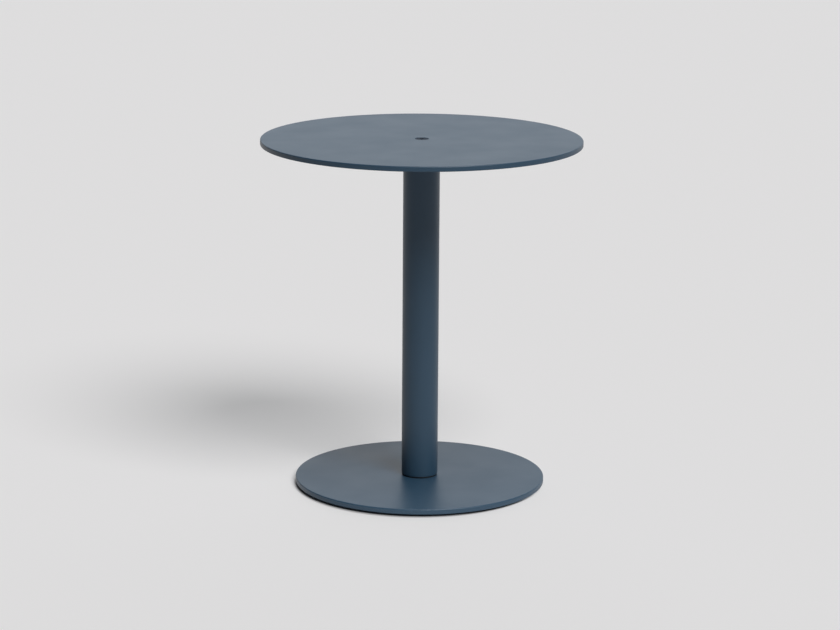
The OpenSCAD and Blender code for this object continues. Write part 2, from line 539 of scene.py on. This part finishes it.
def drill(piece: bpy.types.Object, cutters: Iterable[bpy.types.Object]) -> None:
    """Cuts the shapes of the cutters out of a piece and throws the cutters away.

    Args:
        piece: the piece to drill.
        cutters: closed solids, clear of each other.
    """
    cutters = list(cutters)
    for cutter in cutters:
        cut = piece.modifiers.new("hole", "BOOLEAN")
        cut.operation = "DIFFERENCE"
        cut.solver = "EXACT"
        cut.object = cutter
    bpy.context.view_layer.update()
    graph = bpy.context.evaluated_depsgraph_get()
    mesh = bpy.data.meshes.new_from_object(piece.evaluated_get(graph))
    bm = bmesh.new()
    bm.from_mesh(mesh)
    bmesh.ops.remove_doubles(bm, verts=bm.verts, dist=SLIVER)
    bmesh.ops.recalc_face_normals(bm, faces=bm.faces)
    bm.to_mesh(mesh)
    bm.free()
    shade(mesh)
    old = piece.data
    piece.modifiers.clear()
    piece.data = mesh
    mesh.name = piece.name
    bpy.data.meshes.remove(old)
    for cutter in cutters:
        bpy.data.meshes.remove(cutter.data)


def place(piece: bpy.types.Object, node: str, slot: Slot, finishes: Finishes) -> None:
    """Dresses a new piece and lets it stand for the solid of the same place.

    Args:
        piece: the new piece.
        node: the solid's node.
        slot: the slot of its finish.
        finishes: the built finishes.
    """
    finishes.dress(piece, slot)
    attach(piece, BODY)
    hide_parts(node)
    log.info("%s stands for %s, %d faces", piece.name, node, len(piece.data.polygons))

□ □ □

● Given request: Please print the material above exactly as it appears, from its first line through the line containing "the cutters away.", inclusive, and stop there.

● Output of the task:
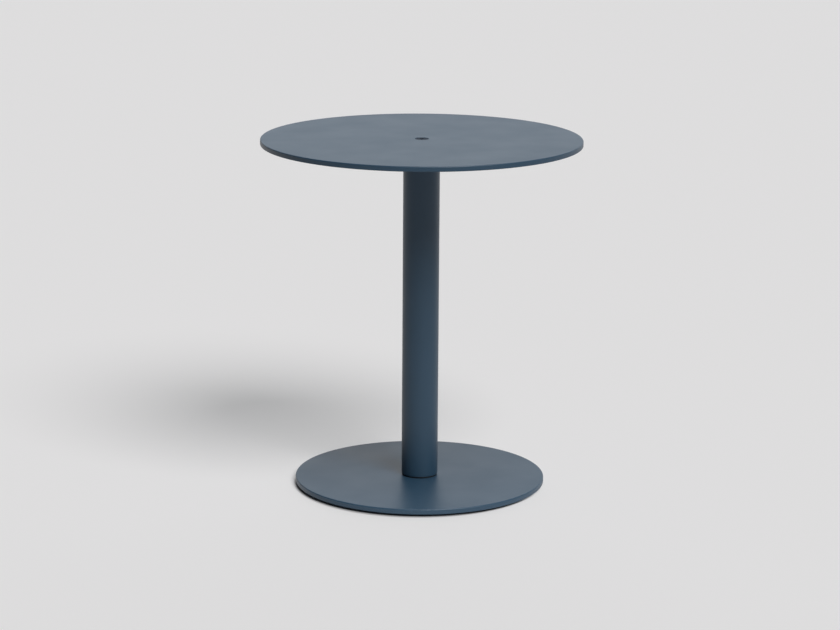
The OpenSCAD and Blender code for this object continues. Write part 2, from line 539 of scene.py on. This part finishes it.
def drill(piece: bpy.types.Object, cutters: Iterable[bpy.types.Object]) -> None:
    """Cuts the shapes of the cutters out of a piece and throws the cutters away.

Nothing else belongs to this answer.